6. Rendons vraiment accessibles les nouvelles technologies en baissant les prix, en ouvrant des accès partout pour les plus démunis, pour favoriser la communication et la diffusion culturelle.
7. Valoriser sans relâche les exemples. Et donc dépoussiérer la Légion d’honneur. Instaurer une distinction plus actuelle et plus valorisante, moins pompeuse. Des personnalités anonymes mériteraient parfois bien plus de distinctions que d’autres. Leur offrir cette chance. Mettre en avant des jeunes aussi. Insufflons l’esprit d’entreprendre quel que soit le domaine et saluons les réussites. Communiquons vraiment là-dessus.
8. Rendons encore mieux compte du travail de nos élus en communiquant plus ce qu’ils font, notamment dans les assemblées.
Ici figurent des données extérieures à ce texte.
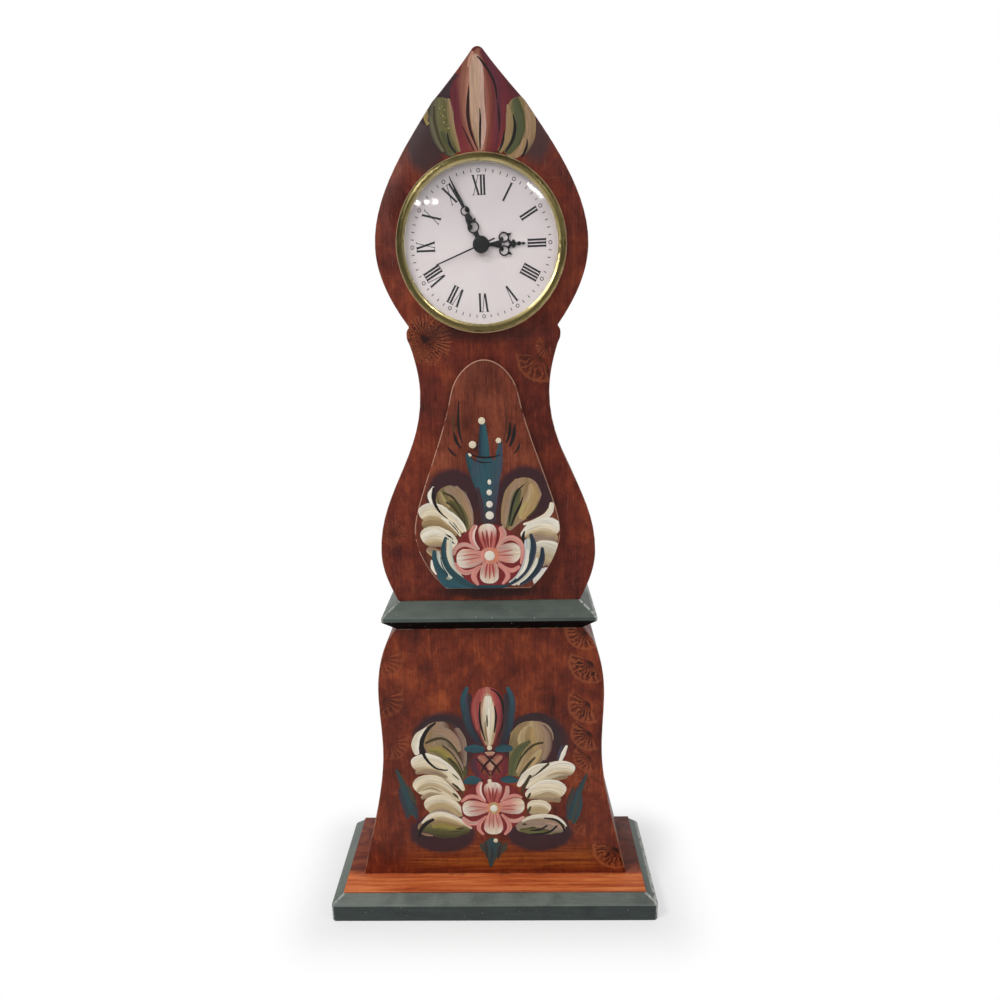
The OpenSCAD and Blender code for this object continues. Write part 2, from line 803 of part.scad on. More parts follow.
// Teeth as fractions of the pitch: thin, with a short tip, so that pairs run free
tooth_root = 0.25;
tooth_tip = 0.12;
tooth_out = 0.75;
tooth_in = 1;
tooth_corners = [
    [-tooth_root, -tooth_in], [-tooth_tip, tooth_out],
    [tooth_tip, tooth_out], [tooth_root, -tooth_in]
];
function gear_points(teeth, m) = [
    for (i = [0:teeth - 1])
        for (c = tooth_corners)
            polar(teeth * m / 2 + c[1] * m, (i + c[0]) * 360 / teeth)
];

// A wheel with a tooth, or with a gap where shift is a half, on the line towards its partner
module toothed(at, from, thick, teeth, m, aim, shift) {
    translate([at[0], at[1], from]) rotate(aim + shift * 360 / teeth) linear_extrude(thick)
        polygon(gear_points(teeth, m));
}

// A pinion a little thicker than its wheel, with a gap on the line towards it
module pinion(at, layer, teeth, m, aim) {
    toothed(at, layer - pinion_extra, wheel_t + 2 * pinion_extra, teeth, m, aim, 0.5);
}

// Round windows that lighten a wheel
module windows(at, from, thick, r, hole_r) {
    translate([at[0], at[1], from - 1])
        for (a = [0:72:288])
            rotate(a) translate([r, 0, 0]) cylinder(r = hole_r, h = thick + 2);
}

// An arbor between the two plates
module arbor(at, r) {
    ring(at, rear_plate_front - pivot_deep, plate_back + pivot_deep, r, 0);
}

module rotor() {
    magnet_from = stator_layer - magnet_sink;
    color("#4a4a50") insert_frame() {
        arbor(rotor_at, arbor_r);
        ring(rotor_at, magnet_from, magnet_from + magnet_t, magnet_r, 0);
        pinion(rotor_at, inter_layer, rotor_teeth, rotor_m, rotor_dir + 180);
    }
}

module intermediate_wheel() {
    color(gear_brass) insert_frame() {
        arbor(inter_at, arbor_r);
        difference() {
            toothed(inter_at, inter_layer, wheel_t, inter_teeth, rotor_m, rotor_dir, 0);
            windows(inter_at, inter_layer, wheel_t, 3.6, 1.4);
        }
        pinion(inter_at, second_layer, inter_pinion_teeth, inter_m, inter_dir + 180);
    }
}

module second_wheel() {
    color(gear_brass) insert_frame() {
        ring([0, 0], rear_plate_front - pivot_deep, cap_front - 0.3, arbor_r, 0);
        difference() {
            toothed([0, 0], second_layer, wheel_t, second_teeth, inter_m, inter_dir, 0);
            windows([0, 0], second_layer, wheel_t, 3.9, 1.5);
        }
        pinion([0, 0], third_layer, second_pinion_teeth, third_m, third_dir);
    }
}

module third_wheel() {
    color(gear_brass) insert_frame() {
        arbor(third_at, arbor_r);
        difference() {
            toothed(third_at, third_layer, wheel_t, third_teeth, third_m, third_dir + 180, 0);
            windows(third_at, third_layer, wheel_t, 4.2, 1.6);
        }
        pinion(third_at, centre_layer, third_pinion_teeth, centre_m, third_dir + 180);
    }
}

// Centre wheel on a tube that carries the cannon pinion by friction
module centre_wheel() {
    tube_back = third_layer + wheel_t + 0.5;
    color(gear_brass) insert_frame() difference() {
        union() {
            toothed([0, 0], centre_layer, wheel_t, centre_teeth, centre_m, third_dir, 0);
            ring([0, 0], tube_back, minute_front - 1.5, centre_tube_r, 0);
        }
        windows([0, 0], centre_layer, wheel_t, 4.3, 1.6);
        ring([0, 0], tube_back - 1, minute_front, centre_tube_in, 0);
    }
}

module cannon_pinion() {
    color(gear_brass) insert_frame() difference() {
        union() {
            pinion([0, 0], motion_layer, cannon_teeth, motion_m, motion_dir);
            ring([0, 0], motion_layer - pinion_extra, minute_front, cannon_r, 0);
        }
        ring([0, 0], motion_layer - 1, minute_front + 1, cannon_in, 0);
    }
}

module motion_wheel() {
    stack = hour_layer - motion_layer + wheel_t;
    color("#ded8c8") insert_frame() difference() {
        union() {
            toothed(motion_at, motion_layer, wheel_t, motion_teeth, motion_m, motion_dir + 180, 0);
            toothed(motion_at, motion_layer, stack, motion_pinion_teeth, hour_m, motion_dir + 180, 0.5);
        }
        ring(motion_at, motion_layer - 1, plate_back, arbor_r + run_gap, 0);
    }
}

module hour_wheel() {
    color("#ded8c8") insert_frame() difference() {
        union() {
            toothed([0, 0], hour_layer, wheel_t, hour_teeth, hour_m, motion_dir, 0);
            ring([0, 0], hour_layer, hour_front, hour_tube_r, 0);
        }
        windows([0, 0], hour_layer, wheel_t, 4, 1.3);
        ring([0, 0], hour_layer - 1, hour_front + 1, hour_tube_in, 0);
    }
}

module setting_arbor() {
    color("#ded8c8") insert_frame() {
        ring(setting_at, can_back - knob_gap - knob_t, plate_back + pivot_deep, setting_r, 0);
        pinion(setting_at, motion_layer, cannon_teeth, motion_m, setting_dir + 180);
    }
}

// Fluted setting knob behind the housing
module set_knob() {
    back = can_back - knob_gap - knob_t;
    color(plastic) insert_frame() difference() {
        ring(setting_at, back, back + knob_t, knob_r, setting_r);
        translate([setting_at[0], setting_at[1], back - 1])
            for (a = [0:30:330])
                rotate(a) translate([knob_r + 0.3, 0, 0]) cylinder(r = 0.7, h = knob_t + 2);
    }
}

// Clockwise turn from twelve, as a dial counts it
module pointing(angle, back) {
    insert_frame() translate([0, 0, back]) rotate(-angle) children();
}

module blade(points, thick) {
    linear_extrude(thick) polygon(points);
}

module bead(at, r) {
    translate(at) cylinder(r = r, h = hand_t);
}

// A tapered finger from one height through another to the tip, with a half width at each
module needle(low, mid, high, low_w, mid_w, high_w) {
    half = [[low_w, low], [mid_w, mid], [high_w, high]];
    blade(both(half), hand_t);
}

// A hoop whose window is a crescent round a curl that grows from one side
module scroll(at, r, band, curl_at, curl_r) {
    translate(at) difference() {
        cylinder(r = r, h = hand_t);
        difference() {
            translate([0, 0, -1]) cylinder(r = r - band, h = hand_t + 2);
            rotate(curl_at) translate([r - band - 0.5 * curl_r, 0, -2]) cylinder(r = curl_r, h = hand_t + 4);
        }
    }
}

module hour_hand() {
    color("#141414") pointing(hour_angle, hour_front - hand_t) difference() {
        union() {
            bead([0, 0], 3.4);
            blade(both([[1.1, 3], [0.8, 5.2], [1.3, 6.8], [1.7, 8.3], [1.95, 9.9], [0.9, 10.2]]), hand_t);
            for (side = [-1, 1])
                mirror([side < 0 ? 1 : 0, 0, 0]) {
                    scroll([3.1, 11.3], 2.6, 0.7, 235, 1);
                    blade([[3.4, 13.2], [4.9, 12.5], [5.1, 15.2], [3.9, 14.4]], hand_t);
                    blade([[1.7, 12.7], [2.6, 13.4], [0.8, 15.3], [-0.4, 14.9], [-0.2, 14.2]], hand_t);
                }
            blade(both([[0.5, 14.6], [1.9, 15.5], [2, 16.3], [0.5, 17.3]]), hand_t);
            bead([0, 18.7], 0.95);
            bead([0, 21], 0.62);
            needle(15, 19, hour_len, 0.5, 0.42, 0.12);
        }
        translate([0, 0, -1]) cylinder(r = hour_tube_r, h = hand_t + 2);
    }
}

module minute_hand() {
    color("#141414") pointing(minute_angle, minute_front - hand_t) difference() {
        union() {
            bead([0, 0], 3.1);
            blade([[-1, 2.5], [-1.2, 6.6], [1.4, 6.8], [1.1, 2.5]], hand_t);
            scroll([0.2, 8.9], 2.9, 0.65, 155, 1.3);
            blade([[0.9, 10.8], [2.3, 10.2], [3.1, 12.5], [1.6, 12.2]], hand_t);
            blade([[-2, 10.6], [1.4, 11.2], [1.8, 13.3], [1.1, 15.9], [-1.1, 15.9], [-1.9, 13.2]], hand_t);
            scroll([-0.1, 17.3], 2.3, 0.6, 5, 1.15);
            needle(18.9, 22.3, minute_len, 0.75, 0.9, 0.2);
        }
        translate([0, 0, -1]) cylinder(r = cannon_r, h = hand_t + 2);
    }
}

// Thin needle with a short tail under a round cap
module second_hand() {
    thin = hand_t * 0.6;
    color("#141414") difference() {
        union() {
            pointing(second_angle, second_front - thin)
                blade(both([[0.42, -second_tail], [0.3, second_len]]), thin);
            insert_frame() ring([0, 0], second_front - thin, cap_front, cap_r, 0);
        }
        insert_frame() ring([0, 0], second_front - 1, cap_front - 0.3, arbor_r, 0);
    }
}

base();
lower_front();
lower_side(-1);  // lower_side_left
lower_side(1);  // lower_side_right
lower_back();
ledge();
upper_front();
upper_side(-1);  // upper_side_left
upper_side(1);  // upper_side_right
upper_back();
waist_panel();
base_screws();
lower_back_screws();
upper_back_screws();
bezel();
lens();
lens_spacer();
dial();
can();
grip_ring();
front_plate();
rear_plate();
centre_bush();
bobbin();
coil();
stator();
circuit_board();
quartz();
contact(1);  // contact_plus
contact(-1);  // contact_minus
battery();
rotor();
intermediate_wheel();
second_wheel();
third_wheel();
centre_wheel();
cannon_pinion();
motion_wheel();
hour_wheel();
setting_arbor();
set_knob();
hour_hand();
minute_hand();
second_hand();
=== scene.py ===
"""A painted wooden table clock: its boards, brush work, clock insert and studio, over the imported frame."""

import json
import logging
import math
import sys
from contextlib import contextmanager
from dataclasses import dataclass, field
from enum import Enum
from functools import cached_property
from typing import Any, Iterator, Sequence

import bmesh
import bpy
import numpy as np
from mathutils import Matrix, Quaternion, Vector

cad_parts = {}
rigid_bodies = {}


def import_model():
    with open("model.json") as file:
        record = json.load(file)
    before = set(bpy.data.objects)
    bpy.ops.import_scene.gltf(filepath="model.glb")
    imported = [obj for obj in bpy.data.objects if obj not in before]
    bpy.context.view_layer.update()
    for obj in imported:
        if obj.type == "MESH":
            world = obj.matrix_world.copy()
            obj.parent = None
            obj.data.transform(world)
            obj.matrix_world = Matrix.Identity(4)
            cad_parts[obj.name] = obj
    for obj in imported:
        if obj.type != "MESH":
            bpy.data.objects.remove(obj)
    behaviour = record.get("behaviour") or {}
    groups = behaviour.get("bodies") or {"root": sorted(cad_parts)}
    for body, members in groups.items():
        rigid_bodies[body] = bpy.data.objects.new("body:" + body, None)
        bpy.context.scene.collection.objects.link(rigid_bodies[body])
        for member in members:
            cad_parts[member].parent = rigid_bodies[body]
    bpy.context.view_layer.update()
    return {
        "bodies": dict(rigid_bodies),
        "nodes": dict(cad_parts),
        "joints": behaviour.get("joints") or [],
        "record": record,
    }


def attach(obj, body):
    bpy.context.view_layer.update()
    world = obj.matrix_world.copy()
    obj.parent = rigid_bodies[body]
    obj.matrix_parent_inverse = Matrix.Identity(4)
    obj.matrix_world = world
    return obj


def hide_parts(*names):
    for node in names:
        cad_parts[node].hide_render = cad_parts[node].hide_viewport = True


LOG = logging.getLogger("table_clock")
MM = 0.001

# In millimetres: the height of the dial's middle, how far the first film of paint stands out, how much
# further each one above it does, and how deep a film's rim is sunk into the board
DIAL_Z = 382.55
FILM_BASE = 0.02
FILM_STEP = 0.012
FILM_SINK = 0.03

# How many colours a stroke has from its left to its right edge
SHADES = 5

Colour = tuple[float, float, float]


class Slot(Enum):
    """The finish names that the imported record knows."""

    STAINED_WOOD = "stained_wood"
    BARE_WOOD = "bare_wood"
    PAINTED_WOOD = "painted_wood"
    SCREW_STEEL = "screw_steel"
    BEZEL_BRASS = "bezel_brass"
    GLASS = "glass"
    DIAL_WHITE = "dial_white"
    HOUSING = "housing"
    GRIP_RUBBER = "grip_rubber"
    HAND_BLACK = "hand_black"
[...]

9. Moderniser la vie politique, c’est conduire le citoyen à réaliser l’incroyable chance qu’il a de pouvoir voter et d’utiliser à fond ce mode d’expression. Il doit comprendre tout le sens qu’il peut donner à une élection et donc la responsabilité qu’il a dans la situation de son pays. Cela commence à l’Ecole, où l’instruction civique n’est de loin plus ce qu’elle était.
10. Moderniser la vie politique c’est d’abord instaurer le courage politique comme valeur essentielle et partagée. Pourquoi tant de rapports paraissent-ils pour être aussitôt enterrés ? Surtout, s’il y avait eu un peu plus de courage ces dernières années, à gauche et à droite, nous n’en serions pas là.
La modernisation de la vie politique est le préalable au retour de la confiance en nos hommes politiques et, bien plus, en l’avenir de notre pays. La France ne pourra pas entrer dans la modernité sans de nouvelles pratiques du pouvoir.
Le prochain Président de la république a une immense responsabilité, la plus grande de toutes les dernières élections.
« La politique, c’est le goût de l’avenir. » J’aimerais tant croire à cette citation trop souvent démentie. La défense des intérêts particuliers, les petits renoncements, les grandes lâchetés collectives nous ont conduits où nous sommes.
Comment m'assurer que celui pour lequel je voterai en 2007 aura le courage, malgré tous les sacrifices, de changer la vie ? Mesdames et messieurs les candidats, je vous remercie de répondre à cette question.